Only the cigarette was breathing.
Woman leaned her head down and peaked at the figure below her.
She looked out from behind her hair...
and it was good.

Man stood up, clumsily, enraptured. Woman reached the last step and stopped.
The final light of the sixth day powdered her skin a final shade of peach.
Then Man asked God for words.

'Words will come, Beloved. First, take her hand and lead her to the grass.'

Not first drafts

I always used to be a first draft writer. This was mainly because I am plauged by laziness. This laziness manifests itself in my writing and was the main reason I used to write more poetry than prose. Poetry is short and you can care about the thing you write about for a minute and then go and watch television. Bliss.

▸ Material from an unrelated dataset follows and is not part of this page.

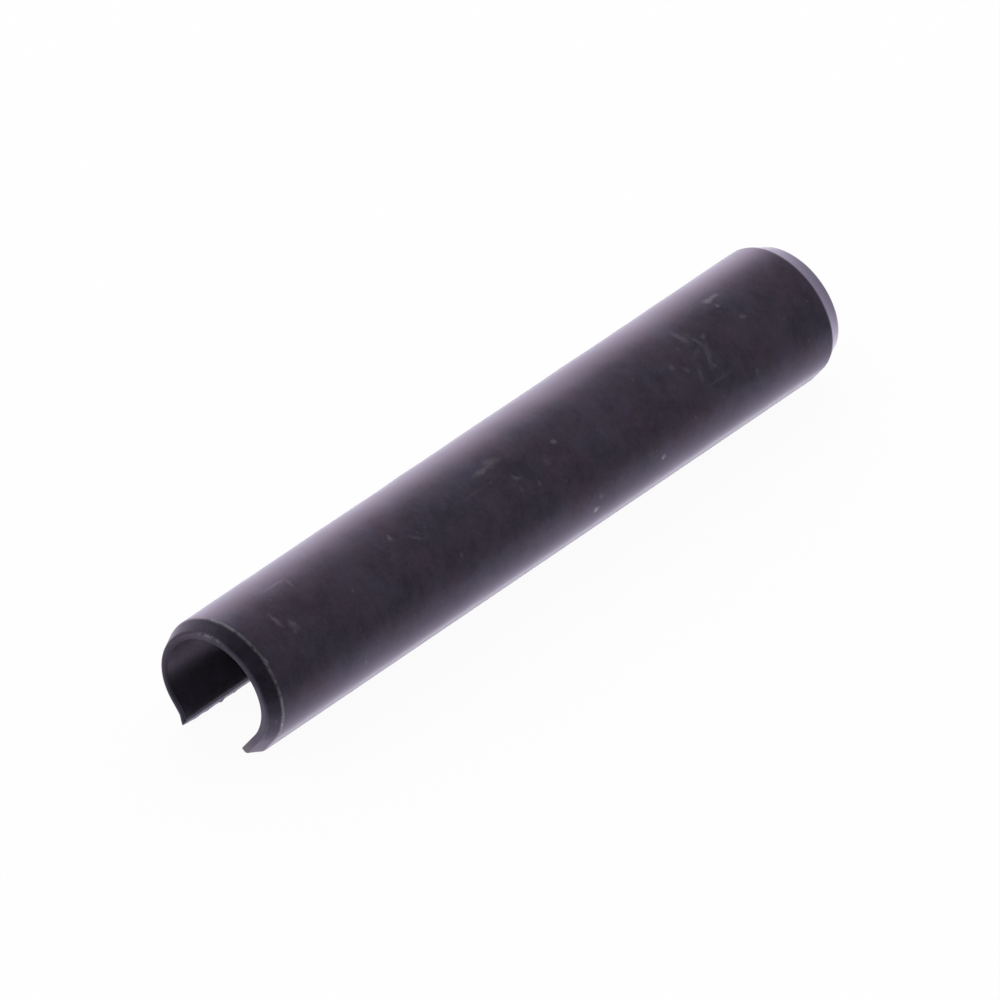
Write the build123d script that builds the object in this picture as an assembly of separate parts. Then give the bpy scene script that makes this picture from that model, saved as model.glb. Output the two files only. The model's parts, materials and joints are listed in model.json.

Now I write more prose for the simple reason that I like telling stories more than taking snapshots. Don't get me wrong, the fact that right now, the sea is wearing the plumage of clouds is something that makes my insides tingle. But I want to tell the story, explain that the sea took her plumage from a man fallen in battle. The only man who ever cried salt-less tears.

So now I write second drafts. Third drafts? No, the aforementioned plauge still keeps me from being so... sensible.